Чувство вины. Аркадий Бабченко о десятилетии без Анны Политковской

На модерации Отложенный  


Фото AP/Scanpix

Смотрите оригинал на Spekrt Press

Десять лет. Даже не верится. Кажется, это было совсем недавно. Потому что поверить не получается до сих пор. И до сих пор не поставлена точка.

Я хорошо помню тот день. Известие застало меня за версткой журнала — мы тогда пытались издавать антивоенный журнал ветеранов локальных войн. Моему товарищу позвонили, он побледнел, посмотрел на меня, потом сказал: «Подожди… Сядь вот сюда вот… Не стой, сядь».

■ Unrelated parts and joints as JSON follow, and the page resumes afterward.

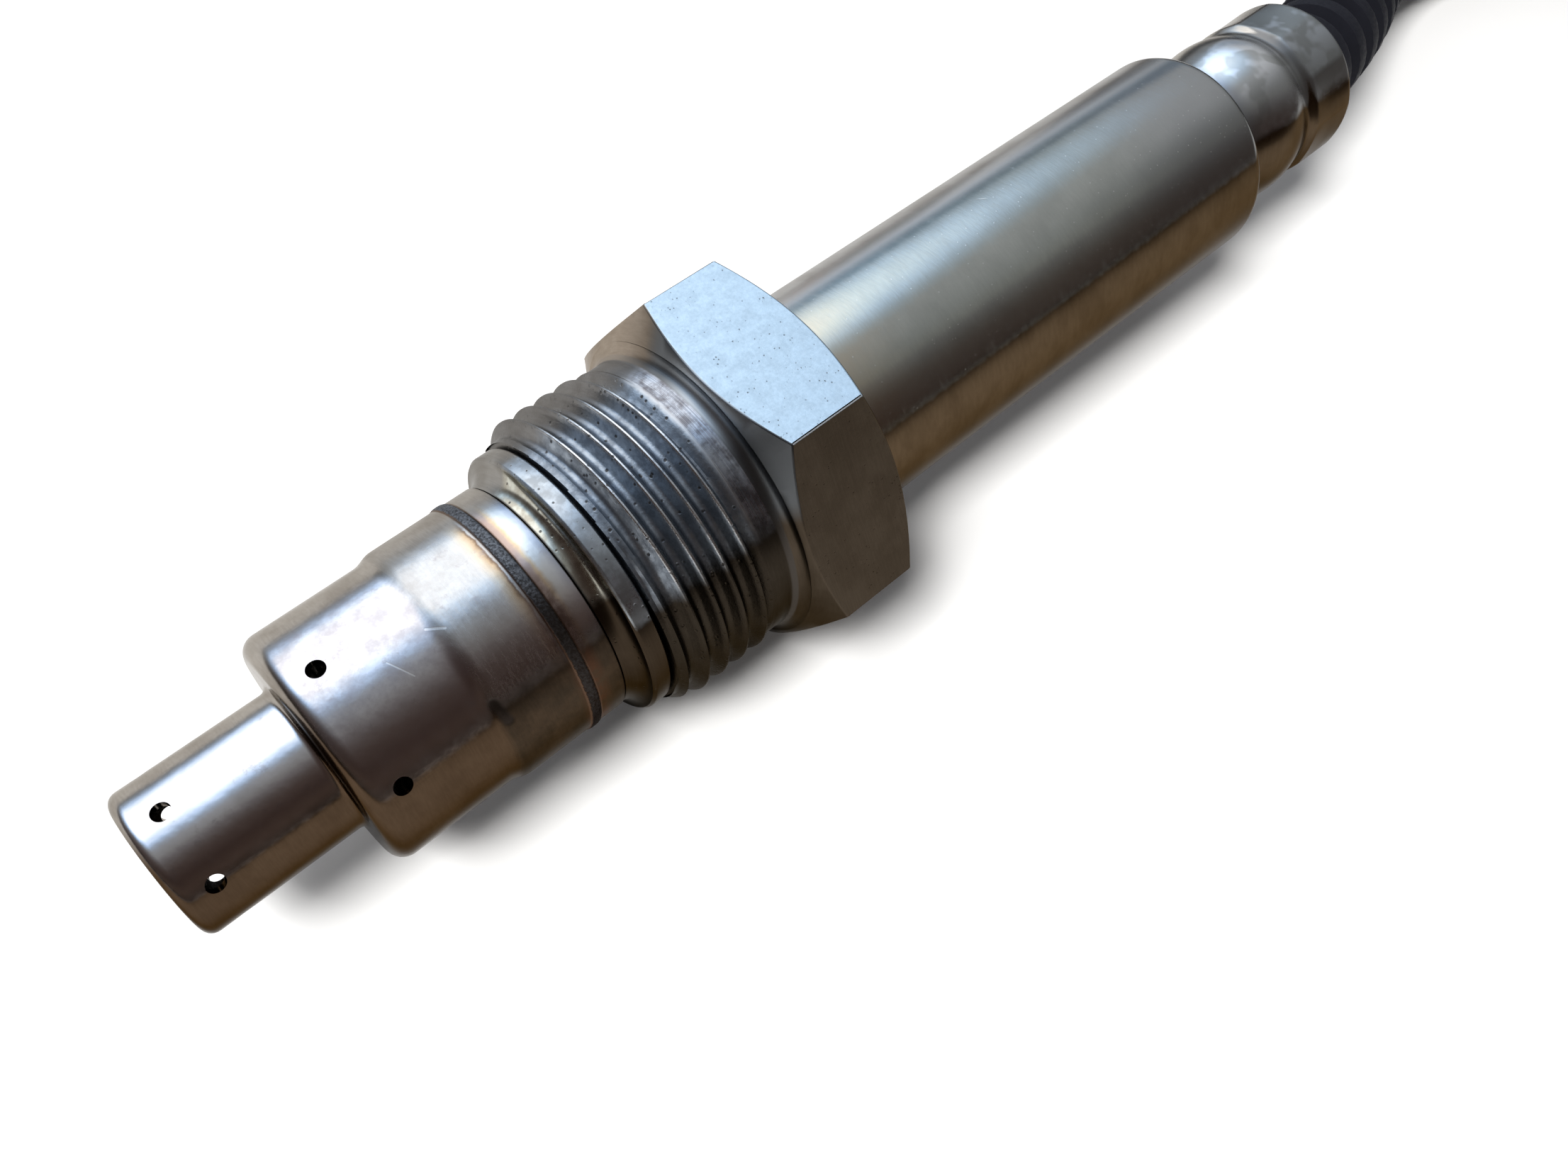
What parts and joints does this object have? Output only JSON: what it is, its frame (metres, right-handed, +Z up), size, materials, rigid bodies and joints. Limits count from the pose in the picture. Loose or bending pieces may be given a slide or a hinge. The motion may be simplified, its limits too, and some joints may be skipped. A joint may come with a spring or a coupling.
{
  "type": "oxygen sensor",
  "caption": "Exhaust gas probe with a stepped perforated tube, sealing collar, captive threaded nut, long sleeve, crimped cap and corrugated lead with a plug.",
  "frame": {"origin": "on the probe's axis, at the front edge of the sealing collar, where the probe seats in its boss", "axes": "+X along the probe's axis from the tip to the lead, +Z up as it lies on one flat of the nut"},
  "size_m": [0.2238, 0.1051, 0.022],
  "materials": {
    "tube_steel": "drawn and heat tinted near the weld",
    "inner_steel": "plain drawn",
    "housing_steel": "turned, satin band",
    "nut_steel": "blasted, worn thread",
    "sleeve_steel": "fine brushed",
    "cap_steel": "bright drawn",
    "element_ceramic": "fired, matt",
    "bush_ceramic": "fired, matt",
    "powder": "pressed powder",
    "contact_metal": "plated spring strip",
    "guide_plastic": "smooth",
    "grommet_rubber": "matt",
    "collar_rubber": "matt",
    "wire_white": "smooth insulation",
    "wire_grey": "smooth insulation",
    "wire_black": "smooth insulation",
    "conduit_plastic": "ribbed, slight sheen",
    "tie_plastic": "moulded",
    "plug_plastic": "moulded, fine grain",
    "lock_plastic": "moulded",
    "seal_rubber": "soft, matt"
  },
  "bodies": {
    "probe": {"outer_tube": "tube_steel", "inner_tube": "inner_steel", "housing": "housing_steel", "element": "element_ceramic", "front_bush": "bush_ceramic", "powder_ring": "powder", "rear_bush": "bush_ceramic", "seal_ring": "inner_steel", "sleeve": "sleeve_steel", "block_top": "bush_ceramic", "block_bottom": "bush_ceramic", "block_clip": "inner_steel", "contact_1": "contact_metal", "contact_2": "contact_metal", "contact_3": "contact_metal", "contact_4": "contact_metal", "wire_guide": "guide_plastic", "grommet": "grommet_rubber", "rear_cap": "cap_steel", "conduit_collar": "collar_rubber", "wire_1": "wire_white", "wire_2": "wire_white", "wire_3": "wire_grey", "wire_4": "wire_black", "conduit_lead": "conduit_plastic", "conduit_coil": "conduit_plastic", "conduit_tail": "conduit_plastic", "coil_tie": "tie_plastic", "plug_housing": "plug_plastic", "plug_latch": "plug_plastic", "plug_seal": "seal_rubber", "plug_lock": "lock_plastic", "plug_clamp": "plug_plastic", "socket_1": "contact_metal", "socket_2": "contact_metal", "socket_3": "contact_metal", "socket_4": "contact_metal"},
    "nut": {"gland_nut": "nut_steel"}
  },
  "joints": [
    {"name": "nut_spin", "type": "hinge", "parent": "probe", "child": "nut", "pos_m": [0.009, 0, 0], "axis": [1, 0, 0], "continuous": true}
  ]
}
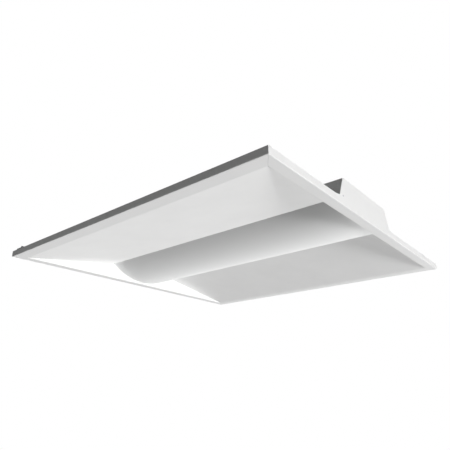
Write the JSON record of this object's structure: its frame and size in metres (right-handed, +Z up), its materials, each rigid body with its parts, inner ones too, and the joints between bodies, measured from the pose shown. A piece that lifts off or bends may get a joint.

Действительно, как бревном по голове. Бросил все, приехал в редакцию. Все приехали. Ходили растерянные по коридорам, не знали, что делать. Надо же что-то делать — а что? Ощущение растерянности, непонимания, было всеобщим. Потому что Анна Степановна была флагманом «Новой газеты». Ее флагом. «Новая» ассоциировалась с Политковской, Политковская — с «Новой». И вдруг… И что теперь? 

И еще было ощущение, что рухнула какая-то стена, монолитное прочное укрытие, которое было перед тобой и защищало тебя от огня. Политковская была таким редакционным щитом, громоотводом, отвлекавшим на себя весь огонь. Если Анне Степановне позволено писать то, что она пишет — то что уж говорить о тебе, ты в безопасности, стой за ее спиной и делай свою маленькую работенку. И вдруг эта стена рухнула и было полное ощущение, что ты теперь один в поле, и фронт и фланги и тыл — оголены. Больше прятаться не за кого. Скалы перед тобой больше нет. 

 

Анна Политковская. Фото от 17 марта 2005 года AFP/Scanpix

Анна Политковская. Фото от 17 марта 2005 года AFP/Scanpix

Разговаривали мы редко, хотя и проработали рядом несколько лет. Анна Степановна, по-моему, вообще мало с кем разговаривала. У нее был сложный характер. Слишком обостренное чувство справедливости — до предела. Точнее — самое обостренное из всех, кого я только знаю.

Знал.

Собственно, Анна Степановна не была журналистом в идеальном понимании этого слова. Журналистика для нее была лишь средством. А целью было помогать попавшим в беду. Она занималась не журналистикой, она занималась спасением людей. И не могла ни говорить, ни дышать ни думать о чем-то другом, когда ей писали, что кто-то похищен, пропал, взят силовиками, увезен в ОРБ-2, помогите, освободите, верните. А писали ей непрерывно. И она ехала, искала, доставала, освобождала.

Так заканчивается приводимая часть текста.